[Given information start]
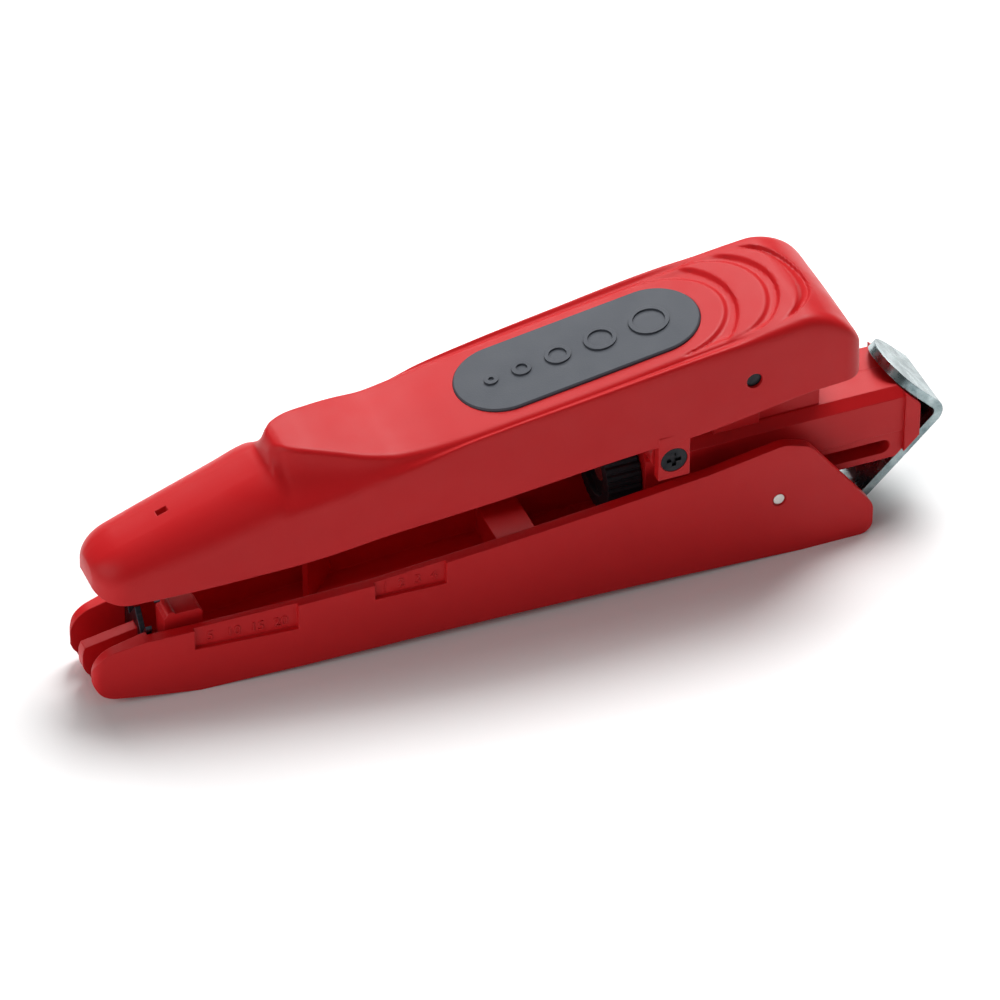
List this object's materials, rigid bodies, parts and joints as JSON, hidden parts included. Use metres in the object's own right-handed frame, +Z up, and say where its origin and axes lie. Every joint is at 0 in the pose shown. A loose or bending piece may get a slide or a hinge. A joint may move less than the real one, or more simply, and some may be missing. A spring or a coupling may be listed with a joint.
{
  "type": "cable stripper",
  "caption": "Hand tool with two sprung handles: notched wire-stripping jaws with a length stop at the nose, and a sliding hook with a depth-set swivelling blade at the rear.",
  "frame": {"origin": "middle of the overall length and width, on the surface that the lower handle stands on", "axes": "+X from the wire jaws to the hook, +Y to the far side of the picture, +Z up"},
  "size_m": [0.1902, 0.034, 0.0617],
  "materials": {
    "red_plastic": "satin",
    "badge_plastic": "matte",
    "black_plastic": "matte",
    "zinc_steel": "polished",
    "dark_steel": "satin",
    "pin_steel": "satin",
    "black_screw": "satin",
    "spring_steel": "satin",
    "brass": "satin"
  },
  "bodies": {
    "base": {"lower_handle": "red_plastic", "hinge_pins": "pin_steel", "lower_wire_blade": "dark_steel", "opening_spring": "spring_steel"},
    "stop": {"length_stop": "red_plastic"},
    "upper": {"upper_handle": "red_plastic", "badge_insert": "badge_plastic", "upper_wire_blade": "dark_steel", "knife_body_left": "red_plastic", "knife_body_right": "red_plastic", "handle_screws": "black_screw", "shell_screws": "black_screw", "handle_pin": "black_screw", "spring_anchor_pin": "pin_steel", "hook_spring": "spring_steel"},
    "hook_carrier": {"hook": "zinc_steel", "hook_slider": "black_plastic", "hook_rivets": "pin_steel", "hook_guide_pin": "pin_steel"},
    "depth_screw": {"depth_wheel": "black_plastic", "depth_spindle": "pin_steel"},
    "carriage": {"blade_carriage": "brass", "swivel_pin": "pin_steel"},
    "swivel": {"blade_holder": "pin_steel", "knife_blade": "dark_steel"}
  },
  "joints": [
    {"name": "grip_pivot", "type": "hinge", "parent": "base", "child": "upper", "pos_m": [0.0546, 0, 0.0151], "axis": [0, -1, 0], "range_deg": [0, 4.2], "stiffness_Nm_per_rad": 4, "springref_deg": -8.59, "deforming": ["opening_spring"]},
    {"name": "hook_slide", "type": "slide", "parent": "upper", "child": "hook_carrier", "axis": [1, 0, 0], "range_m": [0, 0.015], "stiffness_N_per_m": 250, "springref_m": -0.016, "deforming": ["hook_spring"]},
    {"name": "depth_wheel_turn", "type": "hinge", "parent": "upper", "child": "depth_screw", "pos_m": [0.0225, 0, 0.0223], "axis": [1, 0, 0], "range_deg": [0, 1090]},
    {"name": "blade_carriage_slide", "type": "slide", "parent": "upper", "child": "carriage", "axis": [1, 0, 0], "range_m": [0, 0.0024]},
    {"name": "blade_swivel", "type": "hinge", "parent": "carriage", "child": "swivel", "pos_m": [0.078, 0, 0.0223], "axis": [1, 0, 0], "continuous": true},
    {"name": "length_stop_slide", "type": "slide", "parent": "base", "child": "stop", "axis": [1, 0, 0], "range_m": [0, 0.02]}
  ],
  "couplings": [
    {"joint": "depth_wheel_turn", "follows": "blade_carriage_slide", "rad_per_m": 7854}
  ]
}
[Given information end]
-- Written exercise --
Output the listing above exactly as it appears.

-- Exercise answer --
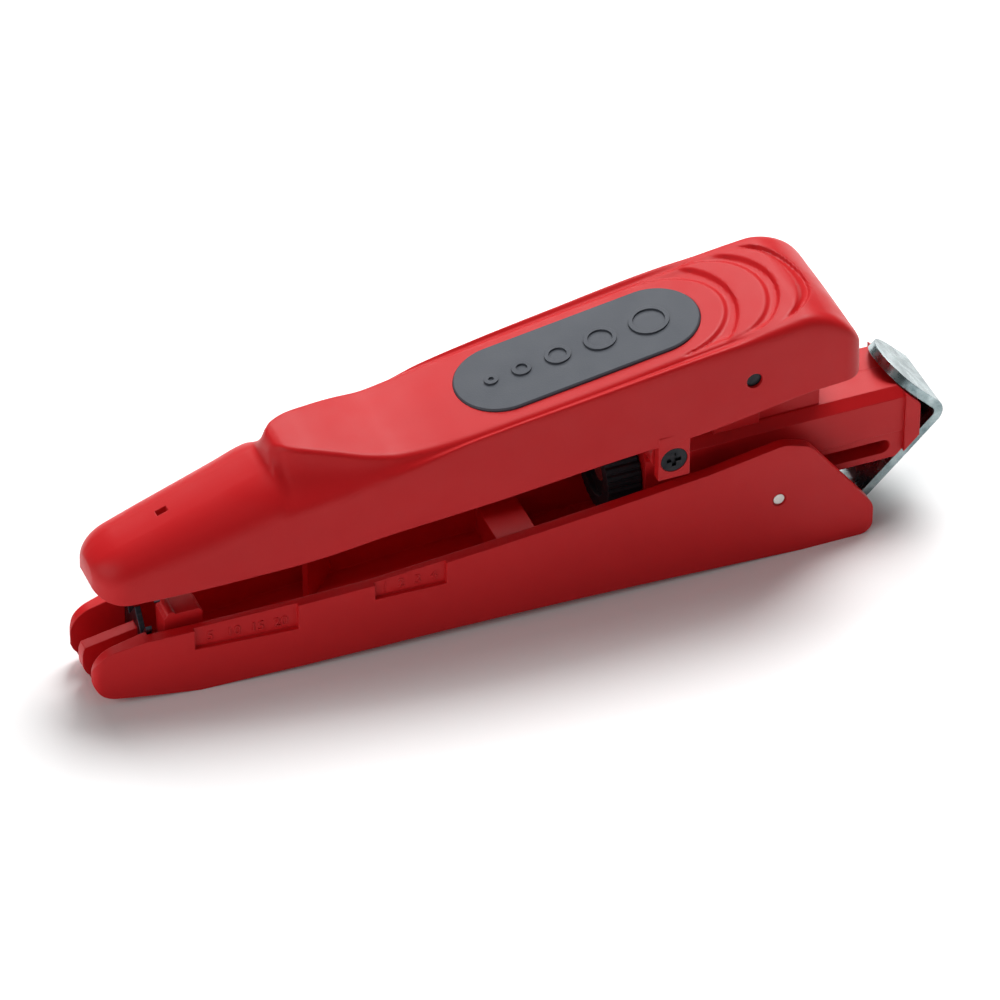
List this object's materials, rigid bodies, parts and joints as JSON, hidden parts included. Use metres in the object's own right-handed frame, +Z up, and say where its origin and axes lie. Every joint is at 0 in the pose shown. A loose or bending piece may get a slide or a hinge. A joint may move less than the real one, or more simply, and some may be missing. A spring or a coupling may be listed with a joint.
{
  "type": "cable stripper",
  "caption": "Hand tool with two sprung handles: notched wire-stripping jaws with a length stop at the nose, and a sliding hook with a depth-set swivelling blade at the rear.",
  "frame": {"origin": "middle of the overall length and width, on the surface that the lower handle stands on", "axes": "+X from the wire jaws to the hook, +Y to the far side of the picture, +Z up"},
  "size_m": [0.1902, 0.034, 0.0617],
  "materials": {
    "red_plastic": "satin",
    "badge_plastic": "matte",
    "black_plastic": "matte",
    "zinc_steel": "polished",
    "dark_steel": "satin",
    "pin_steel": "satin",
    "black_screw": "satin",
    "spring_steel": "satin",
    "brass": "satin"
  },
  "bodies": {
    "base": {"lower_handle": "red_plastic", "hinge_pins": "pin_steel", "lower_wire_blade": "dark_steel", "opening_spring": "spring_steel"},
    "stop": {"length_stop": "red_plastic"},
    "upper": {"upper_handle": "red_plastic", "badge_insert": "badge_plastic", "upper_wire_blade": "dark_steel", "knife_body_left": "red_plastic", "knife_body_right": "red_plastic", "handle_screws": "black_screw", "shell_screws": "black_screw", "handle_pin": "black_screw", "spring_anchor_pin": "pin_steel", "hook_spring": "spring_steel"},
    "hook_carrier": {"hook": "zinc_steel", "hook_slider": "black_plastic", "hook_rivets": "pin_steel", "hook_guide_pin": "pin_steel"},
    "depth_screw": {"depth_wheel": "black_plastic", "depth_spindle": "pin_steel"},
    "carriage": {"blade_carriage": "brass", "swivel_pin": "pin_steel"},
    "swivel": {"blade_holder": "pin_steel", "knife_blade": "dark_steel"}
  },
  "joints": [
    {"name": "grip_pivot", "type": "hinge", "parent": "base", "child": "upper", "pos_m": [0.0546, 0, 0.0151], "axis": [0, -1, 0], "range_deg": [0, 4.2], "stiffness_Nm_per_rad": 4, "springref_deg": -8.59, "deforming": ["opening_spring"]},
    {"name": "hook_slide", "type": "slide", "parent": "upper", "child": "hook_carrier", "axis": [1, 0, 0], "range_m": [0, 0.015], "stiffness_N_per_m": 250, "springref_m": -0.016, "deforming": ["hook_spring"]},
    {"name": "depth_wheel_turn", "type": "hinge", "parent": "upper", "child": "depth_screw", "pos_m": [0.0225, 0, 0.0223], "axis": [1, 0, 0], "range_deg": [0, 1090]},
    {"name": "blade_carriage_slide", "type": "slide", "parent": "upper", "child": "carriage", "axis": [1, 0, 0], "range_m": [0, 0.0024]},
    {"name": "blade_swivel", "type": "hinge", "parent": "carriage", "child": "swivel", "pos_m": [0.078, 0, 0.0223], "axis": [1, 0, 0], "continuous": true},
    {"name": "length_stop_slide", "type": "slide", "parent": "base", "child": "stop", "axis": [1, 0, 0], "range_m": [0, 0.02]}
  ],
  "couplings": [
    {"joint": "depth_wheel_turn", "follows": "blade_carriage_slide", "rad_per_m": 7854}
  ]
}